**Records to process**
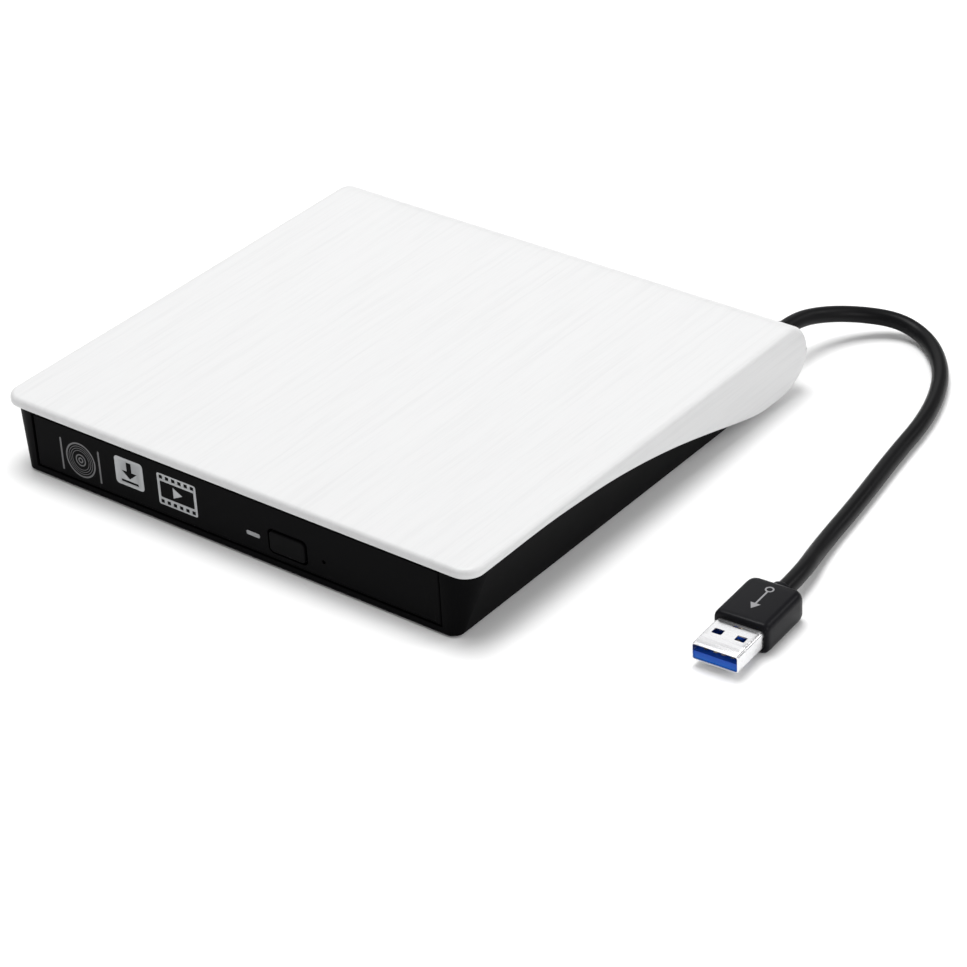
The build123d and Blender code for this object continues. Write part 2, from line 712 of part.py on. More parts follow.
cable_radii = route_radii(cable_route)
with BuildPart() as usb_cable:
    with BuildLine() as cable_line:
        FilletPolyline(*cable_route, radius=cable_radii)
    with BuildSketch(Plane(origin=cable_route[0], z_dir=Vector(*cable_route[1]) - Vector(*cable_route[0]))):
        Circle(cable_radius)
    sweep(path=cable_line.line)
finish(usb_cable, "usb_cable")
cable_length = cable_line.wires()[0].length
tube_volume = math.pi * cable_radius**2 * cable_length
print("cable radii", [round(radius, 1) for radius in cable_radii])
print("cable length", round(cable_length, 1), "volume ratio", round(usb_cable.part.volume / tube_volume, 4))

# The plug lies on the surface; its local x runs towards the tip.
plug = Plane(origin=(plug_rear[0], plug_rear[1], plug_z), x_dir=plug_direction, z_dir=(0, 0, 1))

with BuildPart(plug) as plug_body:
    rod((0, 2.4), 0, 0, 2.9)
    block((2.0, 19.0), (-7.1, 7.1), (-plug_z, plug_z))
    chamfer(edges().filter_by(Axis.Z), 1.2)
    block((17.0, 20), (-6.0, 6.0), (-2.25, 2.25), mode=Mode.SUBTRACT)
finish(plug_body, "plug_body")

with BuildPart(plug) as plug_shell:
    block((17.0, 30.3), (-6.0, 6.0), (-2.25, 2.25))
    block((17.0, 31.0), (-5.7, 5.7), (-1.95, 1.95), mode=Mode.SUBTRACT)
    for y in (-2.95, 2.95):
        block((22.8, 24.8), (y - 1.25, y + 1.25), (1.5, 3), mode=Mode.SUBTRACT)
    block((19.9, 20.6), (-1.2, 1.2), (1.5, 3), mode=Mode.SUBTRACT)
finish(plug_shell, "plug_shell")

with BuildPart(plug) as plug_tongue:
    block((17.0, 30.0), (-5.7, 5.7), (-1.95, 0))
    block((17.0, 18.8), (-5.7, 5.7), (0, 1.95))
    for y in (-3.5, -1.0, 1.0, 3.5):
        block((21.5, 28.5), (y - 0.5, y + 0.5), (-0.2, 1), mode=Mode.SUBTRACT)
finish(plug_tongue, "plug_tongue")

with BuildPart(plug) as plug_contacts:
    for y in (-3.5, -1.0, 1.0, 3.5):
        block((21.5, 28.5), (y - 0.5, y + 0.5), (-0.2, 0.0))
finish(plug_contacts, "plug_contacts")
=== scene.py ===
import math

import bmesh
import bpy
from mathutils import Matrix, Vector


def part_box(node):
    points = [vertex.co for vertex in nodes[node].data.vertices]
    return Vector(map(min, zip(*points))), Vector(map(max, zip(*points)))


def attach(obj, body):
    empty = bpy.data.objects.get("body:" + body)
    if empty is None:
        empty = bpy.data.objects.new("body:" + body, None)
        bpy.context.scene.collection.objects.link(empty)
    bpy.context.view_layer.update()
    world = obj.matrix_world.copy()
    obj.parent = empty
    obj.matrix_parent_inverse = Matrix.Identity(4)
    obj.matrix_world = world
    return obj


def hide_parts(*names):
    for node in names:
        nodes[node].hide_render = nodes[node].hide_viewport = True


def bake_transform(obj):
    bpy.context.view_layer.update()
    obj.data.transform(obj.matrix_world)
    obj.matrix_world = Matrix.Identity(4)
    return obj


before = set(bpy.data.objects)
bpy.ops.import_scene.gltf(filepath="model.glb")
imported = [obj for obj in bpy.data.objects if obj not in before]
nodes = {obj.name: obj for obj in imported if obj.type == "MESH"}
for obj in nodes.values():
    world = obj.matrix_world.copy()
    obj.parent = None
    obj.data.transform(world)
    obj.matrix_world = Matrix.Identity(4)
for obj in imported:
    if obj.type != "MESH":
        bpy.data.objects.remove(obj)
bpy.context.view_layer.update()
MM = 0.001

# Main dimensions of the case, in metres, read from the frame.
cover_low, cover_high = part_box("top_cover")
SIDE = cover_high.x
FRONT = cover_low.y
REAR = cover_high.y
TOP = cover_high.z


# ------------------------------------------------------------------ camera
CAMERA_FOCAL = 124.27
CAMERA_SENSOR = 36.0
CAMERA_NEAREST = 0.01
CAMERA_PLACE = (0.46740, -0.54558, 0.43428)
CAMERA_RIGHT = Vector((0.79243, 0.60805, -0.04830))
CAMERA_UP = Vector((-0.29293, 0.44882, 0.84424))
CAMERA_BACK = Vector((0.53502, -0.65486, 0.53378))


def make_camera():
    """The photograph's viewpoint, as a position in metres and the camera's own right, up and back axes."""
    data = bpy.data.cameras.new("view_camera")
    data.lens = CAMERA_FOCAL
    data.sensor_width = CAMERA_SENSOR
    data.clip_start = CAMERA_NEAREST
    camera = bpy.data.objects.new("view_camera", data)
    bpy.context.scene.collection.objects.link(camera)
    turn = Matrix((CAMERA_RIGHT, CAMERA_UP, CAMERA_BACK)).transposed().to_4x4()
    camera.matrix_world = Matrix.Translation(CAMERA_PLACE) @ turn
    bpy.context.scene.camera = camera


make_camera()


# ------------------------------------------------------------------ node helpers
def new_material(name):
    """An empty material with a principled shader wired to its output."""
    material = bpy.data.materials.new(name)
    material.use_nodes = True
    tree = material.node_tree
    tree.nodes.clear()
    output = tree.nodes.new("ShaderNodeOutputMaterial")
    shader = tree.nodes.new("ShaderNodeBsdfPrincipled")
    tree.links.new(shader.outputs[0], output.inputs[0])
    return material, tree, shader


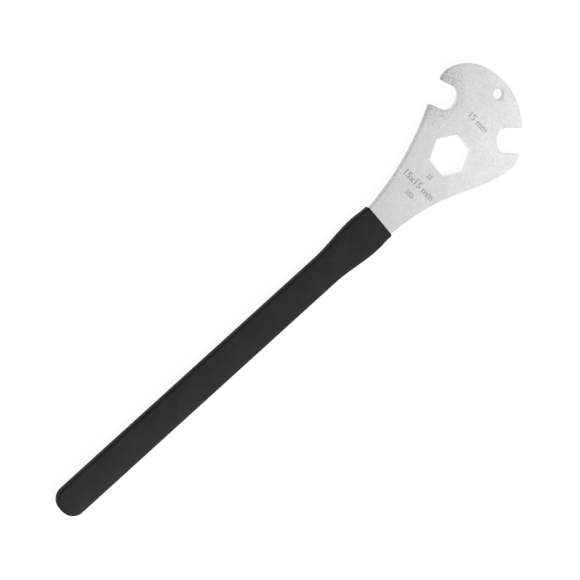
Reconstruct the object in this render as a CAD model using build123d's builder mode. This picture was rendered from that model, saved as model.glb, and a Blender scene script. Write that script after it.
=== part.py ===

**Given instruction**
Exactly the lines from the line with "zip(*points))), Vector(map(max, zip(*points)))" to the line with "bpy.context.scene.collection.objects.link(empty)", both included, are to be extracted, and no others.

**Written reply**
    return Vector(map(min, zip(*points))), Vector(map(max, zip(*points)))


def attach(obj, body):
    empty = bpy.data.objects.get("body:" + body)
    if empty is None:
        empty = bpy.data.objects.new("body:" + body, None)
        bpy.context.scene.collection.objects.link(empty)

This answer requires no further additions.